== Given exercise ==
In the entries that follow, how many lines contain "rigid"? Answer with the number only.

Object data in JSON
* * *

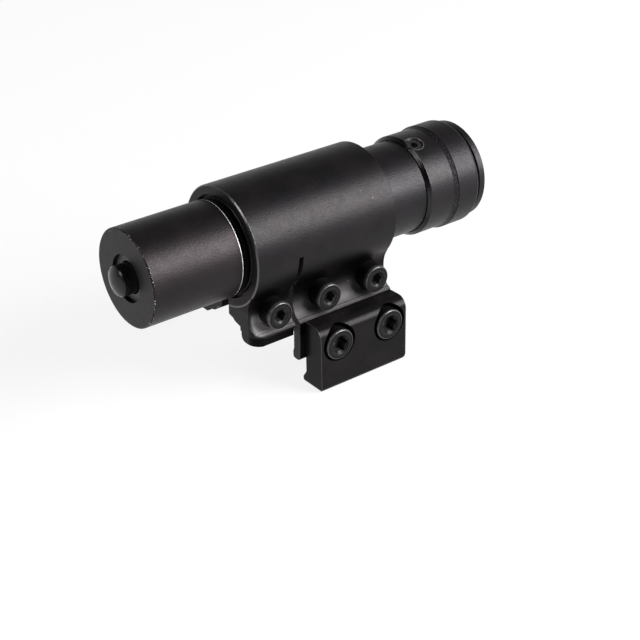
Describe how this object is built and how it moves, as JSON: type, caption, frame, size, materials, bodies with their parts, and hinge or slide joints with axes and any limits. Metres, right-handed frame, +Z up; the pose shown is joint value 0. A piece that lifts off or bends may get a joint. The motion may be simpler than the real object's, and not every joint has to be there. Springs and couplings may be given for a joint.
{
  "type": "laser sight",
  "caption": "Black anodised laser sight: tail cap with push switch, round tube in a split clamp-ring rail mount with a bolt-on hook plate, set-screw beam adjustment and windowed head.",
  "frame": {"origin": "centre of the tail cap's flat end face, on the laser axis", "axes": "+X along the laser axis the way the beam leaves, +Z up away from the rail, -Y the side with the screw heads and hook plate"},
  "size_m": [0.1024, 0.0351, 0.0519],
  "materials": {
    "mount_black": "satin black anodised, slightly warm",
    "plate_black": "semi-gloss black anodised",
    "tube_black": "satin black anodised",
    "cap_black": "satin black anodised, warm brown-purple sheen",
    "head_black": "satin black anodised",
    "black_oxide": "black oxide on alloy steel",
    "button_plastic": "satin black",
    "seal_rubber": "matt black nitrile",
    "spring_steel": "bright drawn wire",
    "inner_plastic": "moulded black insulating plastic",
    "contact_brass": "bright machined",
    "module_brass": "turned",
    "cell_wrap": "plain shrink wrap",
    "board_green": "solder mask",
    "lens_glass": "clear",
    "window_glass": "coated flat window"
  },
  "bodies": {
    "mount": {"mount_body": "mount_black", "body_tube": "tube_black", "tail_o_ring": "seal_rubber", "contact_insulator": "inner_plastic", "adjuster_head": "head_black", "return_spring": "spring_steel", "front_bezel": "head_black", "front_window": "window_glass", "window_o_ring": "seal_rubber", "front_ring": "head_black"},
    "tail_cap": {"tail_cap": "cap_black", "switch_housing": "inner_plastic", "switch_contact": "contact_brass", "switch_retainer": "contact_brass", "tail_spring": "spring_steel", "button_spring": "spring_steel"},
    "button": {"push_button": "button_plastic"},
    "battery": {"battery": "cell_wrap"},
    "pivot": {"pivot_o_ring": "seal_rubber"},
    "module": {"module_housing": "module_brass", "diode_holder": "module_brass", "laser_diode": "contact_brass", "lens_spring": "spring_steel", "lens_barrel": "module_brass", "collimating_lens": "lens_glass", "lens_retainer": "module_brass", "driver_board": "board_green", "driver_parts": "inner_plastic", "driver_spring": "spring_steel"},
    "elevation_screw": {"elevation_screw": "black_oxide"},
    "windage_screw": {"windage_screw": "black_oxide"},
    "ring_screw_rear": {"ring_screw_rear": "black_oxide"},
    "ring_screw_middle": {"ring_screw_middle": "black_oxide"},
    "ring_screw_front": {"ring_screw_front": "black_oxide"},
    "hook_plate": {"hook_plate": "plate_black"},
    "rail_screw_rear": {"rail_screw_rear": "black_oxide"},
    "rail_screw_front": {"rail_screw_front": "black_oxide"}
  },
  "joints": [
    {"name": "tail_cap_slide", "type": "slide", "parent": "mount", "child": "tail_cap", "axis": [-1, 0, 0], "range_m": [0, 0.03]},
    {"name": "battery_slide", "type": "slide", "parent": "mount", "child": "battery", "axis": [-1, 0, 0], "range_m": [0, 0.015]},
    {"name": "button_press", "type": "slide", "parent": "tail_cap", "child": "button", "axis": [1, 0, 0], "range_m": [0, 0.0016], "stiffness_N_per_m": 600, "springref_m": -0.002, "deforming": ["button_spring"]},
    {"name": "elevation_turn", "type": "hinge", "parent": "mount", "child": "elevation_screw", "pos_m": [0.0823, 0, 0], "axis": [0, -0.2756, 0.9613], "range_deg": [-180, 180]},
    {"name": "windage_turn", "type": "hinge", "parent": "mount", "child": "windage_screw", "pos_m": [0.0823, 0, 0], "axis": [0, 0.9613, 0.2756], "range_deg": [-180, 180]},
    {"name": "elevation_tilt", "type": "hinge", "parent": "mount", "child": "pivot", "pos_m": [0.0665, 0, 0], "axis": [0, 0.9613, 0.2756], "range_deg": [-1.26, 1.26]},
    {"name": "windage_tilt", "type": "hinge", "parent": "pivot", "child": "module", "pos_m": [0.0665, 0, 0], "axis": [0, -0.2756, 0.9613], "range_deg": [-1.26, 1.26]},
    {"name": "ring_screw_rear_out", "type": "slide", "parent": "mount", "child": "ring_screw_rear", "axis": [0, -1, 0], "range_m": [0, 0.004]},
    {"name": "ring_screw_middle_out", "type": "slide", "parent": "mount", "child": "ring_screw_middle", "axis": [0, -1, 0], "range_m": [0, 0.004]},
    {"name": "ring_screw_front_out", "type": "slide", "parent": "mount", "child": "ring_screw_front", "axis": [0, -1, 0], "range_m": [0, 0.004]},
    {"name": "hook_plate_slide", "type": "slide", "parent": "mount", "child": "hook_plate", "axis": [0, -1, 0], "range_m": [0, 0.002]},
    {"name": "rail_screw_rear_out", "type": "slide", "parent": "mount", "child": "rail_screw_rear", "axis": [0, -1, 0], "range_m": [0, 0.002]},
    {"name": "rail_screw_front_out", "type": "slide", "parent": "mount", "child": "rail_screw_front", "axis": [0, -1, 0], "range_m": [0, 0.002]}
  ],
  "couplings": [
    {"joint": "battery_slide", "follows": "tail_cap_slide", "ratio": 0.5},
    {"joint": "elevation_turn", "follows": "elevation_tilt", "ratio": -141.8},
    {"joint": "windage_turn", "follows": "windage_tilt", "ratio": 141.8},
    {"joint": "rail_screw_rear_out", "follows": "hook_plate_slide", "ratio": 1},
    {"joint": "rail_screw_front_out", "follows": "hook_plate_slide", "ratio": 1}
  ]
}
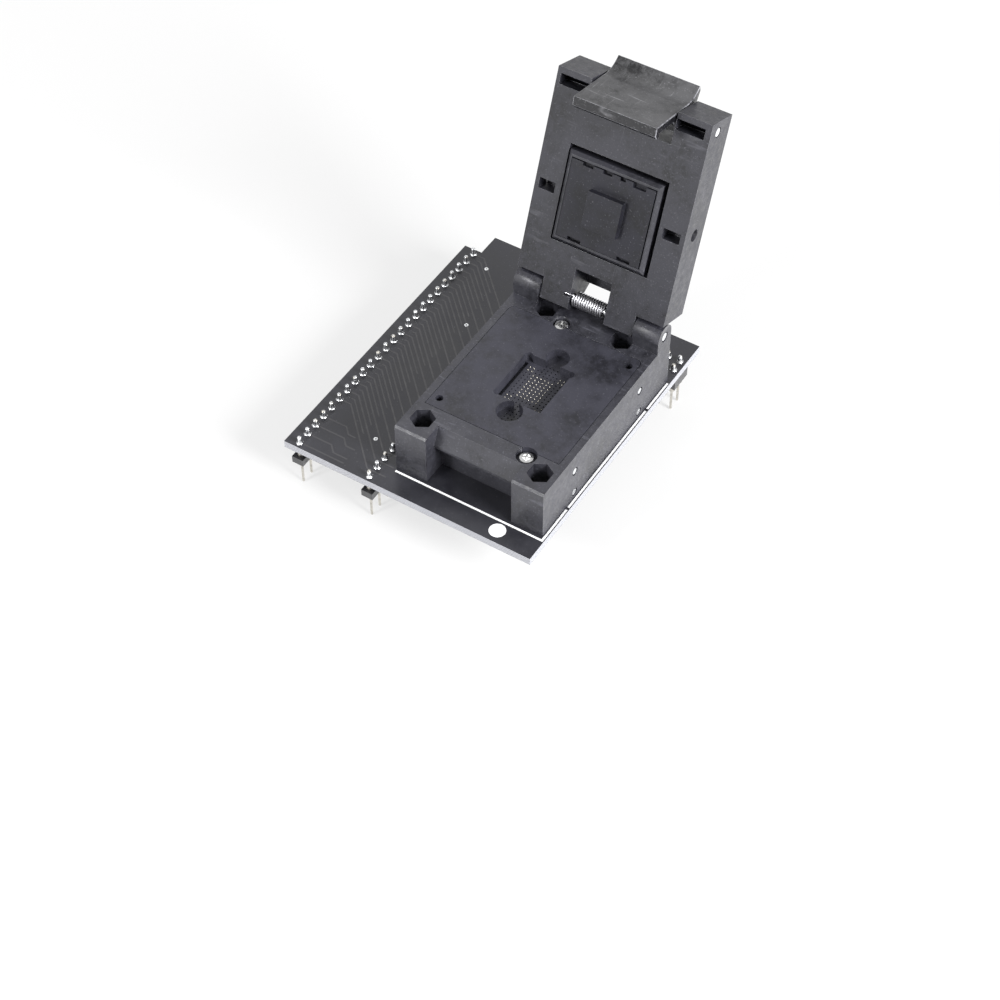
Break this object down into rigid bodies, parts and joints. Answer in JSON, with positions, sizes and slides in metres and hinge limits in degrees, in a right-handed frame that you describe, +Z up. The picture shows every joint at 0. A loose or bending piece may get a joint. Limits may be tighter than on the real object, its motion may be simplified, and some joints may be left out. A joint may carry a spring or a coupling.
{
  "type": "bga socket adapter",
  "caption": "Clamshell ball-grid test socket on a small board with two long rows of turned pins and a four-pin side header.",
  "frame": {"origin": "centre of the long two-row pin pattern, on the plane of the pin tips", "axes": "+X from the pin rows to the socket, +Y to the lid hinge, +Z up"},
  "size_m": [0.0524, 0.0687, 0.0654],
  "materials": {
    "solder_mask": "satin",
    "header_plastic": "matte",
    "socket_plastic": "matte",
    "turned_pin_tin": "polished",
    "probe_gold": "polished",
    "solder": "satin",
    "steel": "polished"
  },
  "bodies": {
    "board_and_base": {"circuit_board": "solder_mask", "left_header_strip": "header_plastic", "right_header_strip": "header_plastic", "left_header_pins": "turned_pin_tin", "right_header_pins": "turned_pin_tin", "side_header_strip": "header_plastic", "side_header_pins": "turned_pin_tin", "solder_joints": "solder", "socket_base": "socket_plastic", "contact_block": "socket_plastic", "block_pins": "steel", "guide_plate": "socket_plastic", "guide_screws": "steel", "mounting_nuts": "steel", "mounting_screws": "steel", "hinge_pin": "steel"},
    "lid": {"lid": "socket_plastic", "latch_pin": "steel", "latch_spring": "steel", "hinge_spring": "steel", "pressure_pin": "steel"},
    "latch": {"latch": "socket_plastic"},
    "presser": {"pressure_plate": "socket_plastic", "pressure_pad": "socket_plastic", "pressure_springs": "steel"},
    "probes": {"contact_probes": "probe_gold"}
  },
  "joints": [
    {"name": "lid_hinge", "type": "hinge", "parent": "board_and_base", "child": "lid", "pos_m": [0.02595, 0.01704, 0.02411], "axis": [1, 0, 0], "range_deg": [0, 110], "stiffness_Nm_per_rad": 0.004, "springref_deg": -28.65},
    {"name": "latch_pivot", "type": "hinge", "parent": "lid", "child": "latch", "pos_m": [0.02595, 0.03176, 0.06116], "axis": [1, 0, 0], "range_deg": [-20, 0], "stiffness_Nm_per_rad": 0.003, "springref_deg": 11.46},
    {"name": "plate_float", "type": "slide", "parent": "lid", "child": "presser", "axis": [0, 0.9397, -0.342], "range_m": [0, 0.0008], "stiffness_N_per_m": 2000, "springref_m": -0.0003},
    {"name": "probe_travel", "type": "slide", "parent": "board_and_base", "child": "probes", "axis": [0, 0, -1], "range_m": [0, 0.0003], "stiffness_N_per_m": 8000, "springref_m": -0.0001}
  ]
}
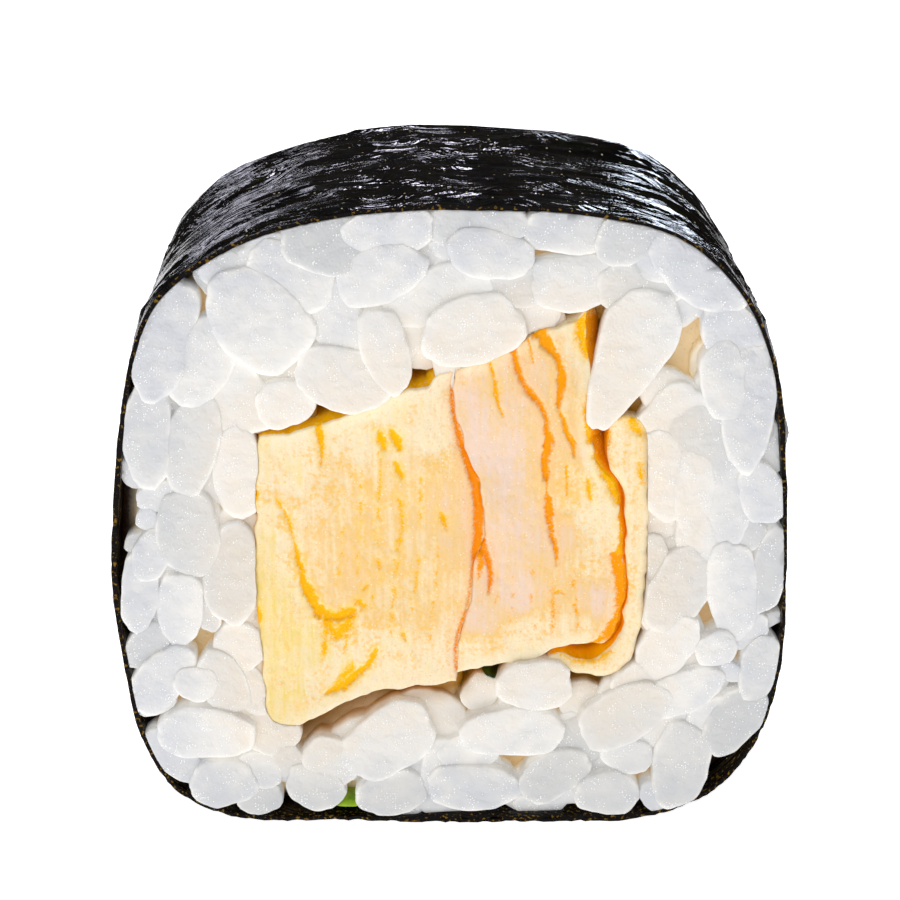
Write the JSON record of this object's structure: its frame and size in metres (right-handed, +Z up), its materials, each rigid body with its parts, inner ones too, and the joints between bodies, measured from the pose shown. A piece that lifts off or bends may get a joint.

* * *

== Full answer ==
2